Description of the task:
Which lines include the word "that"? Copy each of them.

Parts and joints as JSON
_ _ _ _ _ _ _

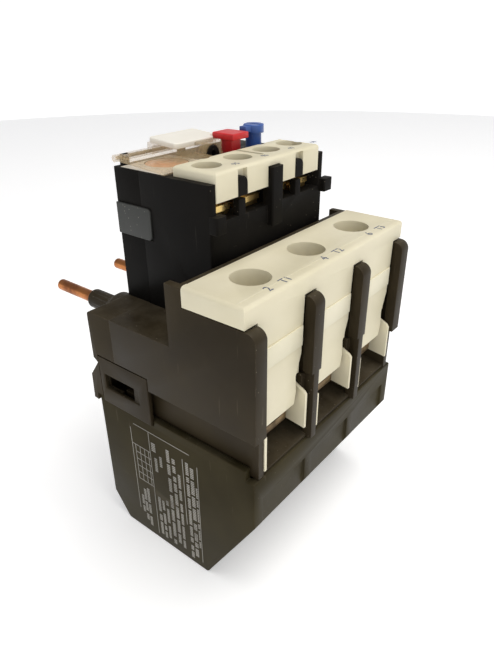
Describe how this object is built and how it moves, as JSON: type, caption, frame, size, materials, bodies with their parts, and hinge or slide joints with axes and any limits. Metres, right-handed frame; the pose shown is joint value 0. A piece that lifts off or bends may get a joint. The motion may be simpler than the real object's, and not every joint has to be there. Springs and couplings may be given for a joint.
{
  "type": "motor protection breaker",
  "caption": "Plug-on motor protection unit: stepped black case, cream terminal covers, contactor prongs, stop and reset buttons and a clear hinged dial cover.",
  "frame": {"origin": "centre of width on the flat rear face that the unit rests on (z = 0)", "axes": "+Z out of the front panel, +Y towards the contactor along the prongs, +X from the first pole to the third"},
  "size_m": [0.07, 0.0861, 0.1122],
  "materials": {
    "housing": "moulded, satin, worn at the edges",
    "case_black": "moulded, satin",
    "clip_grey": "satin",
    "cover_cream": "moulded, satin",
    "copper": "bare copper, oxidised",
    "steel": "zinc plated",
    "brass": "bare",
    "red": "satin gloss",
    "blue": "satin gloss",
    "dial_orange": "satin",
    "clear": "clear moulding, yellowed",
    "label_white": "satin"
  },
  "bodies": {
    "base": {"lower_housing": "housing", "terminal_housing": "housing", "rear_cover": "housing", "snap_clip_left": "housing", "snap_clip_right": "housing", "mechanism_case": "case_black", "mechanism_rear_cover": "case_black", "aux_shutters": "case_black", "case_side_clip": "clip_grey", "terminal_cover": "cover_cream", "aux_terminal_cover": "cover_cream", "contactor_prong_1": "copper", "bimetal_strip_1": "steel", "heater_winding_1": "steel", "load_busbar_1": "copper", "wire_shield_1": "cover_cream", "contactor_prong_2": "copper", "bimetal_strip_2": "steel", "heater_winding_2": "steel", "load_busbar_2": "copper", "wire_shield_2": "cover_cream", "contactor_prong_3": "copper", "bimetal_strip_3": "steel", "heater_winding_3": "steel", "load_busbar_3": "copper", "wire_shield_3": "cover_cream", "aux_contact_plates": "brass", "stop_spring": "steel", "reset_spring": "steel", "cover_hinge_pin": "steel", "scale_plate": "label_white", "lever_pivot": "steel", "fixed_contacts": "brass", "housing_screws": "steel"},
    "dial_cover_body": {"dial_cover": "clear", "marker_label": "label_white"},
    "stop_body": {"stop_button": "red"},
    "reset_slide_body": {"reset_plunger": "blue"},
    "reset_knob_body": {"reset_knob": "blue"},
    "dial_body": {"setting_dial": "dial_orange"},
    "slider_body": {"trip_slider": "label_white"},
    "lever_body": {"trip_lever": "label_white"},
    "bridge_body": {"contact_bridge": "brass"},
    "power_screw_body_1": {"terminal_screw_1": "steel"},
    "cage_body_1": {"terminal_cage_1": "steel"},
    "power_screw_body_2": {"terminal_screw_2": "steel"},
    "cage_body_2": {"terminal_cage_2": "steel"},
    "power_screw_body_3": {"terminal_screw_3": "steel"},
    "cage_body_3": {"terminal_cage_3": "steel"},
    "aux_screw_body_1": {"aux_screw_1": "brass"},
    "aux_clamp_body_1": {"aux_clamp_1": "brass"},
    "aux_screw_body_2": {"aux_screw_2": "brass"},
    "aux_clamp_body_2": {"aux_clamp_2": "brass"},
    "aux_screw_body_3": {"aux_screw_3": "brass"},
    "aux_clamp_body_3": {"aux_clamp_3": "brass"},
    "aux_screw_body_4": {"aux_screw_4": "brass"},
    "aux_clamp_body_4": {"aux_clamp_4": "brass"}
  },
  "joints": [
    {"name": "dial_cover_hinge", "type": "hinge", "parent": "base", "child": "dial_cover_body", "pos_m": [-0.0082, 0.0225, 0.1074], "axis": [-1, 0, 0], "range_deg": [0, 110]},
    {"name": "stop_press", "type": "slide", "parent": "base", "child": "stop_body", "axis": [0, 0, -1], "range_m": [0, 0.002], "stiffness_N_per_m": 300, "springref_m": -0.003, "deforming": ["stop_spring"]},
    {"name": "reset_press", "type": "slide", "parent": "base", "child": "reset_slide_body", "axis": [0, 0, -1], "range_m": [0, 0.002], "stiffness_N_per_m": 300, "springref_m": -0.003, "deforming": ["reset_spring"]},
    {"name": "reset_turn", "type": "hinge", "parent": "reset_slide_body", "child": "reset_knob_body", "pos_m": [0.0152, 0.0084, 0.111], "axis": [0, 0, 1], "range_deg": [0, 90]},
    {"name": "dial_turn", "type": "hinge", "parent": "base", "child": "dial_body", "pos_m": [-0.011, 0.0154, 0.105], "axis": [0, 0, 1], "range_deg": [-135, 135]},
    {"name": "trip_slide", "type": "slide", "parent": "base", "child": "slider_body", "axis": [1, 0, 0], "range_m": [0, 0.0015]},
    {"name": "trip_rock", "type": "hinge", "parent": "base", "child": "lever_body", "pos_m": [0.0172, -0.001, 0.079], "axis": [0, -1, 0], "range_deg": [0, 12.4]},
    {"name": "contact_shift", "type": "slide", "parent": "base", "child": "bridge_body", "axis": [-1, 0, 0], "range_m": [0, 0.0015]},
    {"name": "cage_lift_1", "type": "slide", "parent": "base", "child": "cage_body_1", "axis": [0, 0, 1], "range_m": [0, 0.004]},
    {"name": "power_screw_turn_1", "type": "hinge", "parent": "base", "child": "power_screw_body_1", "pos_m": [-0.0219, -0.0198, 0.07], "axis": [0, 0, -1], "range_deg": [0, 1153]},
    {"name": "cage_lift_2", "type": "slide", "parent": "base", "child": "cage_body_2", "axis": [0, 0, 1], "range_m": [0, 0.004]},
    {"name": "power_screw_turn_2", "type": "hinge", "parent": "base", "child": "power_screw_body_2", "pos_m": [0, -0.0198, 0.07], "axis": [0, 0, -1], "range_deg": [0, 1153]},
    {"name": "cage_lift_3", "type": "slide", "parent": "base", "child": "cage_body_3", "axis": [0, 0, 1], "range_m": [0, 0.004]},
    {"name": "power_screw_turn_3", "type": "hinge", "parent": "base", "child": "power_screw_body_3", "pos_m": [0.0219, -0.0198, 0.07], "axis": [0, 0, -1], "range_deg": [0, 1153]},
    {"name": "aux_clamp_drop_1", "type": "slide", "parent": "base", "child": "aux_clamp_body_1", "axis": [0, 0, -1], "range_m": [0, 0.0006]},
    {"name": "aux_screw_turn_1", "type": "hinge", "parent": "aux_clamp_body_1", "child": "aux_screw_body_1", "pos_m": [-0.0153, -0.0021, 0.1], "axis": [0, 0, -1], "range_deg": [0, 360.5]},
    {"name": "aux_clamp_drop_2", "type": "slide", "parent": "base", "child": "aux_clamp_body_2", "axis": [0, 0, -1], "range_m": [0, 0.0006]},
    {"name": "aux_screw_turn_2", "type": "hinge", "parent": "aux_clamp_body_2", "child": "aux_screw_body_2", "pos_m": [-0.0043, -0.0021, 0.1], "axis": [0, 0, -1], "range_deg": [0, 360.5]},
    {"name": "aux_clamp_drop_3", "type": "slide", "parent": "base", "child": "aux_clamp_body_3", "axis": [0, 0, -1], "range_m": [0, 0.0006]},
    {"name": "aux_screw_turn_3", "type": "hinge", "parent": "aux_clamp_body_3", "child": "aux_screw_body_3", "pos_m": [0.007, -0.0021, 0.1], "axis": [0, 0, -1], "range_deg": [0, 360.5]},
    {"name": "aux_clamp_drop_4", "type": "slide", "parent": "base", "child": "aux_clamp_body_4", "axis": [0, 0, -1], "range_m": [0, 0.0006]},
    {"name": "aux_screw_turn_4", "type": "hinge", "parent": "aux_clamp_body_4", "child": "aux_screw_body_4", "pos_m": [0.017, -0.0021, 0.1], "axis": [0, 0, -1], "range_deg": [0, 360.5]}
  ],
  "couplings": [
    {"joint": "trip_rock", "follows": "trip_slide", "rad_per_m": 142.5},
    {"joint": "contact_shift", "follows": "trip_slide", "ratio": 1},
    {"joint": "power_screw_turn_1", "follows": "cage_lift_1", "rad_per_m": 5026.5},
    {"joint": "power_screw_turn_2", "follows": "cage_lift_2", "rad_per_m": 5026.5},
    {"joint": "power_screw_turn_3", "follows": "cage_lift_3", "rad_per_m": 5026.5},
    {"joint": "aux_screw_turn_1", "follows": "aux_clamp_drop_1", "rad_per_m": 10472},
    {"joint": "aux_screw_turn_2", "follows": "aux_clamp_drop_2", "rad_per_m": 10472},
    {"joint": "aux_screw_turn_3", "follows": "aux_clamp_drop_3", "rad_per_m": 10472},
    {"joint": "aux_screw_turn_4", "follows": "aux_clamp_drop_4", "rad_per_m": 10472}
  ]
}
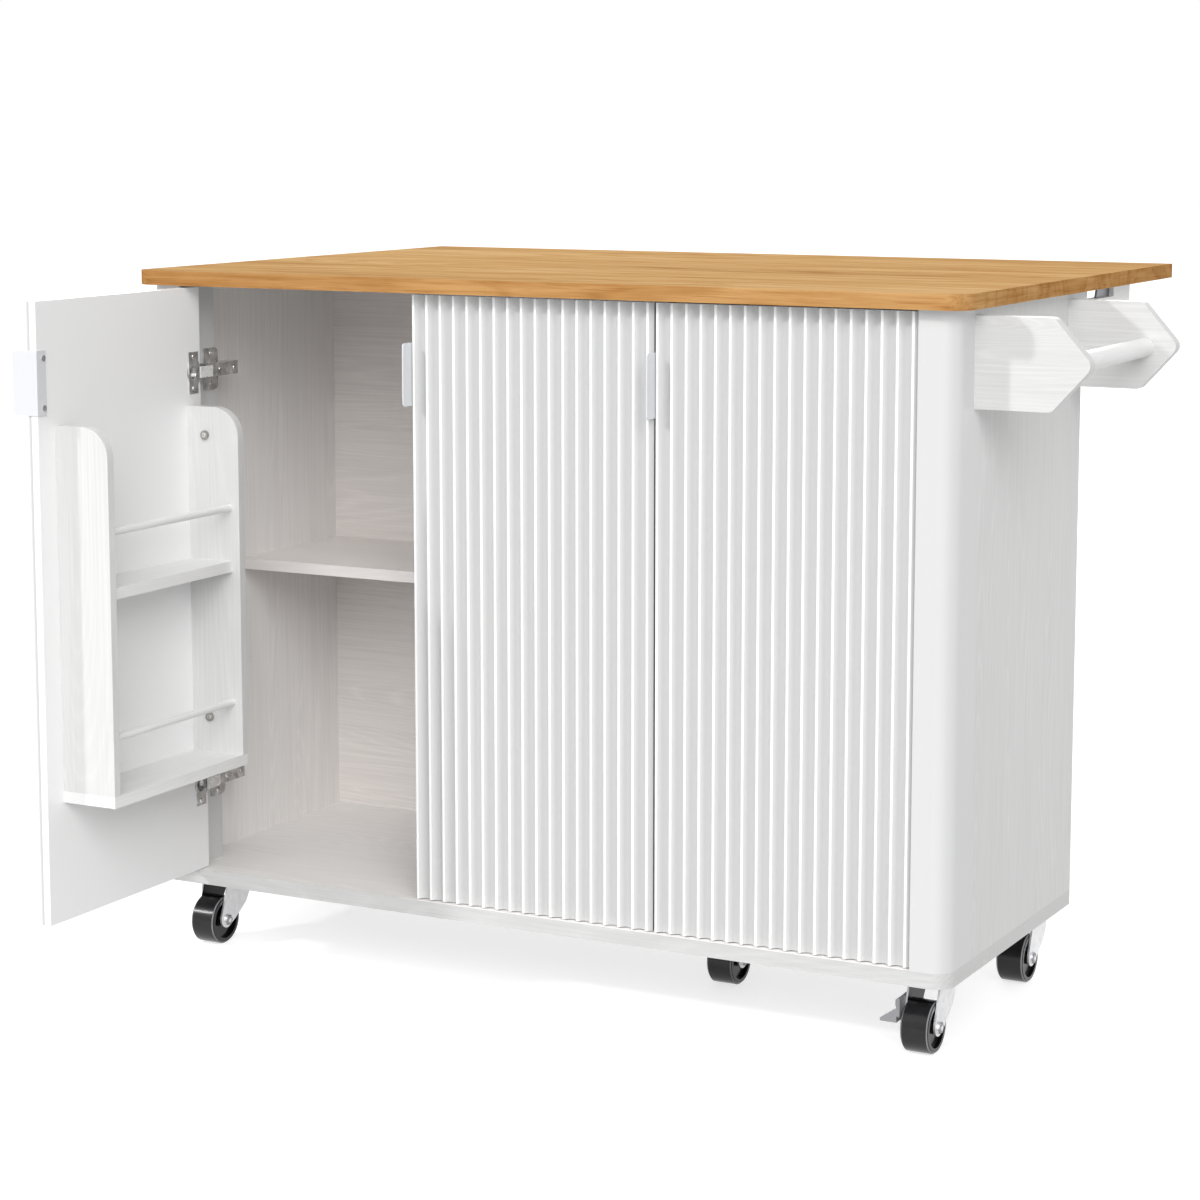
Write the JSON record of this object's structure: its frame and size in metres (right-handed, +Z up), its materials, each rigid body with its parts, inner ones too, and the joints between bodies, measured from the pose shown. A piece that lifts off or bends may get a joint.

_ _ _ _ _ _ _

Complete output:
Describe how this object is built and how it moves, as JSON: type, caption, frame, size, materials, bodies with their parts, and hinge or slide joints with axes and any limits. Metres, right-handed frame; the pose shown is joint value 0. A piece that lifts off or bends may get a joint. The motion may be simpler than the real object's, and not every joint has to be there. Springs and couplings may be given for a joint.
  "frame": {"origin": "centre of width on the flat rear face that the unit rests on (z = 0)", "axes": "+Z out of the front panel, +Y towards the contactor along the prongs, +X from the first pole to the third"},
Write the JSON record of this object's structure: its frame and size in metres (right-handed, +Z up), its materials, each rigid body with its parts, inner ones too, and the joints between bodies, measured from the pose shown. A piece that lifts off or bends may get a joint.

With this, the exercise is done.